This is a two-part story about two women who traveled from America to Jordan for an international conference on overcoming cross-cultural conflict. That means this unusual Friendship and Faith story really begins with the remarkable friendship between Brenda Rosenberg and Sarah Jaward. Read Part 1 of this story by Brenda Rosenberg, which is an overview of the entire conference, to learn more about the deepening friendship between Brenda and Sarah.
Here is Sarah Jaward’s story about two other remarkable friendships she forged in Jordan:
My week in Jordan at the international conference on cross-cultural dialogue was a growing experience. I flew home with new ideas, but even more meaningful were new friendships with people from diverse backgrounds in faith and culture.
I felt personal connections to most of the participants, but there were distinct bonds with two women. I am a Lebanese-American-Muslim woman and, at the conference, I encountered a Lebanese-Christian woman living in Lebanon and a Lebanese-Jewish woman living in Israel. We shared a language, memories of our homeland and personality traits specific to Lebanese women, yet our paths intersected on even deeper levels. We each had lost a loved one as a result of conflict in the Middle East, inspiring us to walking a pathway united in our search for peace and safety for our families, friends and future generations.
As a trained Tectonic Leader (see Part 1 for more on this), my goal is to bring together individuals from opposite sides of the Middle East conflict to take joint ownership in transforming the conflict. That may sound simple, but people who engage in this process struggle with conflicting feelings of loyalty to our causes and the difficulty of developing real compassion for people who we often have dehumanized. This approach challenges people to use the tension within conflicts to deepen and transform our relationships with each other. Shaking hands is impossible with clenched fists. This training shows us how to open our hands and join with other leaders in new approaches to working for peace.

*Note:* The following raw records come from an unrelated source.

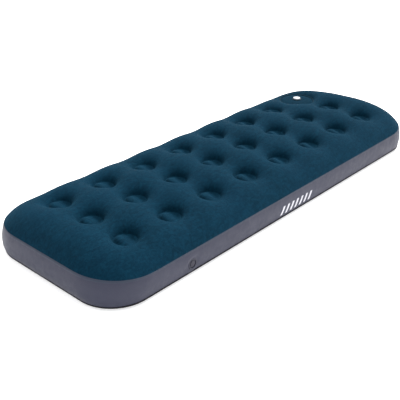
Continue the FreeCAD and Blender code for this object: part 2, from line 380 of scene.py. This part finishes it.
def row_rise(y):
    """How much higher the middle row's welds are drawn than the outer rows'."""
    return MIDDLE_ROW_RISE * np.exp(-((y / MIDDLE_ROW_REACH) ** 2))


def on_land(gap):
    """Which points are on the flat land of a weld."""
    return (gap > WELD_INNER - SAME_PLACE) & (gap < WELD_OUTER + SAME_PLACE)


def edge_share(plan, half, axis):
    """How near each plan point is to the panel's edge along one axis: 1 at the edge, 0 beyond its reach."""
    return np.clip(1 - (half - np.abs(plan[:, axis])) / EDGE_REACH, 0, 1)


def top_panel():
    """The flocked sheet, held at its seam, its welds and the pump's ring."""
    plan, triangles = panel_plan(HALF_LENGTH, HALF_WIDTH, TOP_CORNER, pump=True)
    depth = depth_inside(plan, HALF_LENGTH, HALF_WIDTH, TOP_CORNER)
    gap, weld = nearest_weld(plan)
    to_pump = np.linalg.norm(plan - np.array(PUMP[:2]), axis=1)
    weld_height = TOP_WELD_Z + row_rise(plan[:, 1])
    on_seam, on_weld = depth < ON_EDGE, on_land(gap)
    on_pump = to_pump < PUMP_RADIUS + SAME_PLACE
    height = np.where(on_seam, SEAM_Z + seam_lift(plan), weld_height)
    start = np.column_stack([plan, np.where(on_pump, PUMP_RIM_Z, height)])
    near_side, near_end = edge_share(plan, HALF_WIDTH, 1), edge_share(plan, HALF_LENGTH, 0)
    pressure = PRESSURE + (SIDE_PRESSURE - PRESSURE) * near_side + (END_PRESSURE - PRESSURE) * near_end
    pressure[gap < WELD_INNER] = DISC_PRESSURE
    shape = inflate(plan, triangles, start, on_seam | on_weld | on_pump, pressure)
    shape[:, 2] += lip(gap - WELD_OUTER) + PUMP_LIP_SHARE * lip(to_pump - PUMP_RADIUS)
    shape[:, 2] += disc_lean(plan, gap, weld)
    shape[:, 2] += puckers(plan, gap, weld, TOP_PUCKER)
    inside = np.clip(depth / RIPPLE_MARGIN, 0, 1) * ~on_weld
    shape[:, 2] += RIPPLE_HEIGHT * ripple(shape, RIPPLE_SCALE, 1) * inside
    return from_arrays("flocked_top_panel", shape, triangles)


def bottom_panel():
    """The base sheet, held at its seam and its welds, and flat where it rests on the floor."""
    half_x, half_y = HALF_LENGTH - BASE_INSET, HALF_WIDTH - BASE_INSET
    plan, triangles = panel_plan(half_x, half_y, BASE_CORNER, pump=False)
    depth = depth_inside(plan, half_x, half_y, BASE_CORNER)
    gap, weld = nearest_weld(plan)
    on_seam = depth < ON_EDGE
    start = np.column_stack([plan, np.where(on_seam, BASE_SEAM_Z, BASE_WELD_Z)])
    pressure = np.full(len(plan), -BASE_PRESSURE)
    shape = inflate(plan, triangles, start, on_seam | on_land(gap), pressure, floor=0.0)
    shape[:, 2] = np.maximum(shape[:, 2] + puckers(plan, gap, weld, BASE_PUCKER), 0)
    return from_arrays("base_panel", shape, triangles[:, ::-1])


# ---------------------------------------------------------------- side band and seams

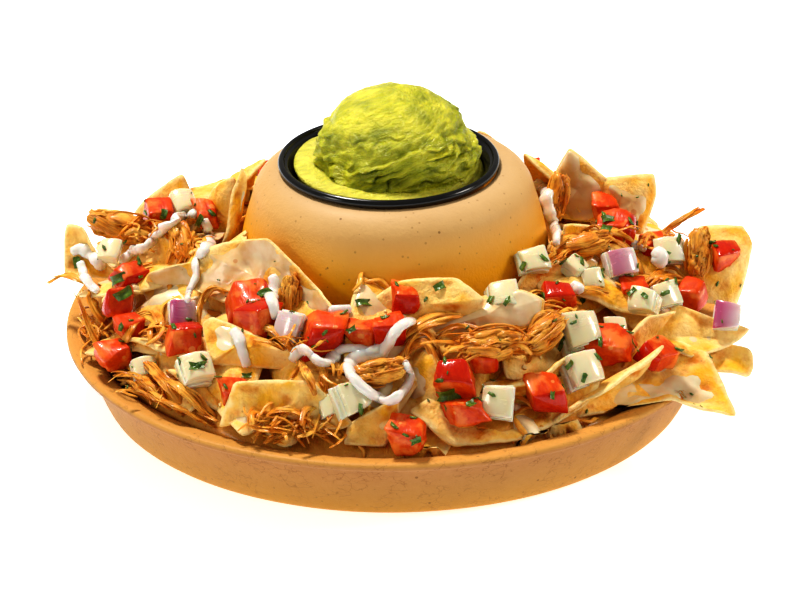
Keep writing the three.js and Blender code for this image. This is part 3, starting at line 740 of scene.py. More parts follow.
def tube(path, radii, sides=6, flat=1.0, up=(0.0, 0.0, 1.0)):
    """A closed tube along a path, with its own grain coordinates; flat squeezes it along up."""
    path = np.asarray(path, float)
    tangents = np.gradient(path, axis=0)
    tangents /= np.maximum(np.linalg.norm(tangents, axis=1), 1e-6)[:, None]
    lift = np.asarray(up, float)
    strides = np.linalg.norm(np.diff(path, axis=0), axis=1)
    lengths = np.concatenate([[0], np.cumsum(strides)])
    angles = np.arange(sides) * 2 * math.pi / sides
    points, grain = [], []
    for place, tangent, radius, length in zip(path, tangents, radii, lengths):
        side = np.cross(tangent, lift)
        side = unit(side if np.linalg.norm(side) > 1e-3 else np.cross(tangent, (1.0, 0.1, 0.0)))
        lift = unit(np.cross(side, tangent))
        ring = np.cos(angles)[:, None] * side + flat * np.sin(angles)[:, None] * lift
        points.extend(place + radius * ring)
        grain.extend(circle(angles, radius, length))
    faces = ring_faces(len(path), sides)
    start, end = len(points), len(points) + 1
    points.append(path[0] - tangents[0] * radii[0] * TUBE_TIP)
    points.append(path[-1] + tangents[-1] * radii[-1] * TUBE_TIP)
    grain += [(0, 0, 0), (0, 0, lengths[-1])]
    last = (len(path) - 1) * sides
    for j in range(sides):
        k = (j + 1) % sides
        faces += [(start, k, j), (end, last + j, last + k)]
    return np.array(points), flipped(faces), np.array(grain) * MM


# %% Tables and surfaces
def look_up(table, at):
    """A value between the rows of a table of [place, value]."""
    return float(np.interp(at, *zip(*table)))


def joined(pieces):
    """The points and faces of several pieces as one mesh, in metres."""
    points, faces = [], []
    for made in pieces:
        first = len(points)
        points.extend(vertex.co for vertex in made.data.vertices)
        faces.extend([index + first for index in face.vertices] for face in made.data.polygons)
    return points, faces


def surface_of(pieces):
    """One search tree over several pieces, in millimetres."""
    points, faces = joined(pieces)
    return BVHTree.FromPolygons([place / MM for place in points], faces)


# %% [markdown]
# ## The platter
#
# The platter is one moulding, so it is a turned profile: the upper face from the hole in the
# pedestal over its soft shoulder, down into the tray, out over the rim, and back along the
# underside. Cutting the profile's corners gives the soft edges of pressed fibre. A slow
# unevenness keeps the circle from looking machined.

# %% Platter
RIM_RADIUS = 140.0
RIM_HEIGHT = 31.0
RIM_INNER_RADIUS = 128.0
BASE_RADIUS = 122.0
FLOOR_RADIUS = 118.0
TRAY_DEPTH = 5.0
WALL = 3.0
PEDESTAL_FOOT_RADIUS = 74.0
PEDESTAL_TOP = 101.0
PEDESTAL_TOP_RADIUS = 46.0
PEDESTAL_BEND = (64.4, 72.0)
SHOULDER_RADIUS = 13.5
HOLE_RADIUS = 43.3
PLATTER_SIDES = 200


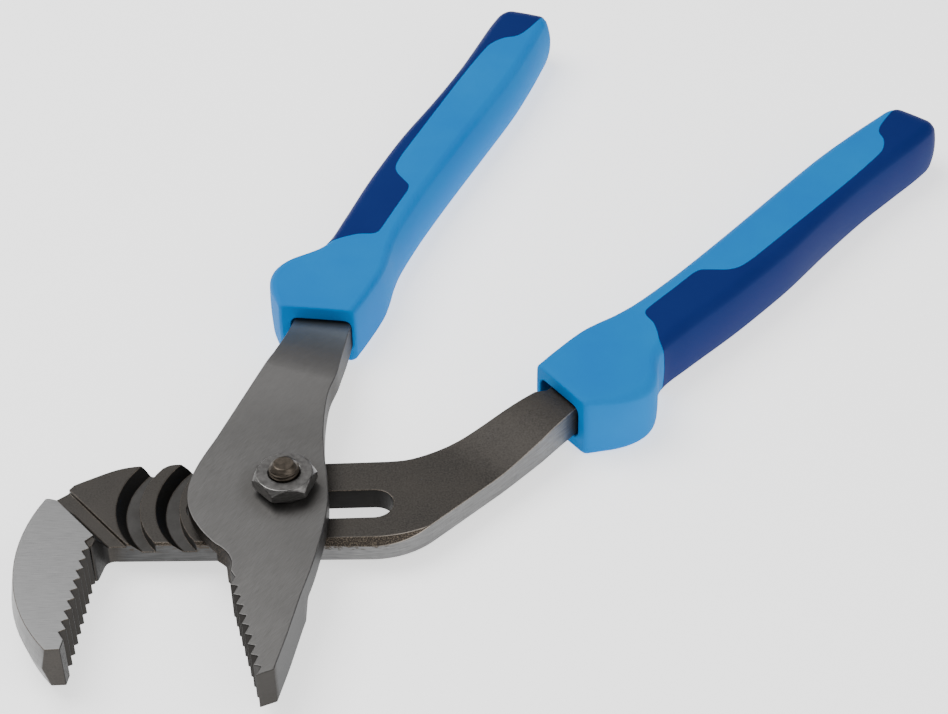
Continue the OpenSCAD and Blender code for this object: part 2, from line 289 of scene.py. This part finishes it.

The first person I met at the conference was an Israeli named Frida who also happened to be a Lebanese-Jew born in Beirut, now living in Israel. She is part of an organization called Wounded Crossing Borders: Israeli and Palestinian natives who have been wounded in some way while crossing borders in Israel and Palestine. Their presence at the conference gave us a glimpse of hope towards a more peaceful future as we saw previously imprisoned Palestinians joining hands with previously imprisoned Israelis. Frida told me the most moving part of working with her group was her introduction to Sully, a former Palestinian prisoner. She felt deeply connected to him as an individual and saw hope in a better future as friends, rather than enemies.
The very same day I met Tanya, a Lebanese-Christian woman born and raised in Lebanon. For both us, this conference was our first meeting with Israelis. Her contribution to peace is her work in promoting non-violent communication and mediation. Her story begins at her children’s elementary school where she created a mediation center to resolve conflict using non-violent communication. Her work has helped to engage students at an early age to change their approach, vocabulary and feelings when tension arises.
We know there always will be conflict, but by sharing our pain, fears, hopes and dreams, we saw in Jordan that it is possible to work together. In Jordan, we made some of our own contributions toward peace in the Middle East. Most importantly, through these new friendships, I can see what our world could look like if we reach out in these new ways we discussed at the conference.
In this peaceful world that I now have glimpsed, I can see friends standing together—like the three of us in Amman: Lebanese-American Muslim, Lebanese-Christian, and Lebanese-Jewish women bonded through our heritage, through love, and through our desire for a better tomorrow.